From metal to Mafikizolo

Listing: Relaxed, Exclusive, 3-Bed Ocean View Apartment

It was the first week of December last year and I needed a place to stay close to the church where a friend’s dad’s funeral was taking place. With my best friend in tow and my Airbnb sounding very sweet, we drove to Durban. The place looked great, had lovely reviews and was seven minutes away from the church.

On arrival our host (a white guy) welcomed us and ensured us the car would be safe parked in the street. When we got to the door he was listening to some rock music that had us lifting our eyebrows (it was a bit on the heavy side) and took us on a tour while also introducing us to his overly friendly Labrador. The host wandered around a bit and I started wandering around as well, waiting for him to leave. But that never happened, because he was staying!

(Picture: Supplied)

The fact that we would be sharing the house with him was something I didn’t see on the listing (I checked a few times at the time). So I took a deep breath and decided my friend and I were sleeping in the same room. I needed to mentally prepare myself if I was going to sleep in a room right next to a strange man. While we were settling in, I heard a very familiar song – dude started playing some Mafikizolo.

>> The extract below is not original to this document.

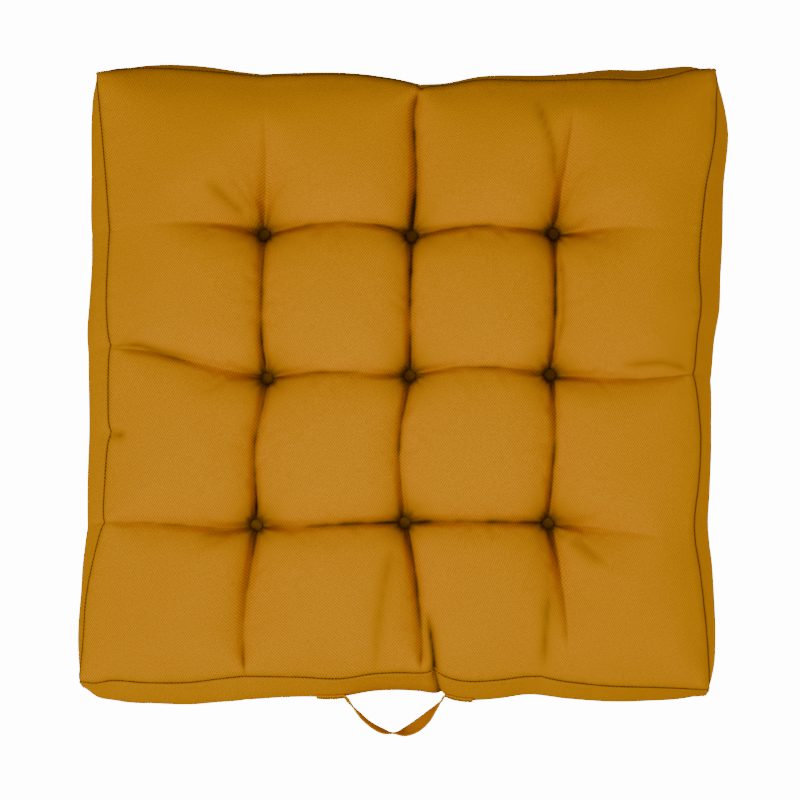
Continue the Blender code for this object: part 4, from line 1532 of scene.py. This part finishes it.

We burst out laughing at his ignorant attempt at making us feel at home and went to bed. He has since written in his review of us as guests: “Rhodé and her friend were lovely guests to host. They had a busy schedule and my only regret is that I hardly got to see them. They were very sweet, respectful and incredibly neat and tidy.” Okay! But he was nice though shem.

The meh experience

Listing: Dr Pixley kaSeme’s Loft

(Picture: Supplied)

During a Durban July weekend this year for work, certain circumstances left me having to find a place to stay at the last minute. Luckily an apartment was available immediately, granted that Airbnb received a copy of identification and ran a check on me.

The acceptance message included a cellphone number for my host, who was surprised that I was able to call him, saying Airbnb “wouldn’t give my number”. Well, I had it and had paid, so we chatted about the details of my arrival the following day.

On getting there he gave me a tour of the building, which in fact was an old office block that had been turned into artisan lofts and styled quite like Maboneng. The loft was neat but yes, still dusty, making it a little difficult to ignore an itch in my throat.

But despite the noise from the busy street outside and banging of doors in the building, the security in the building was great and so was my host.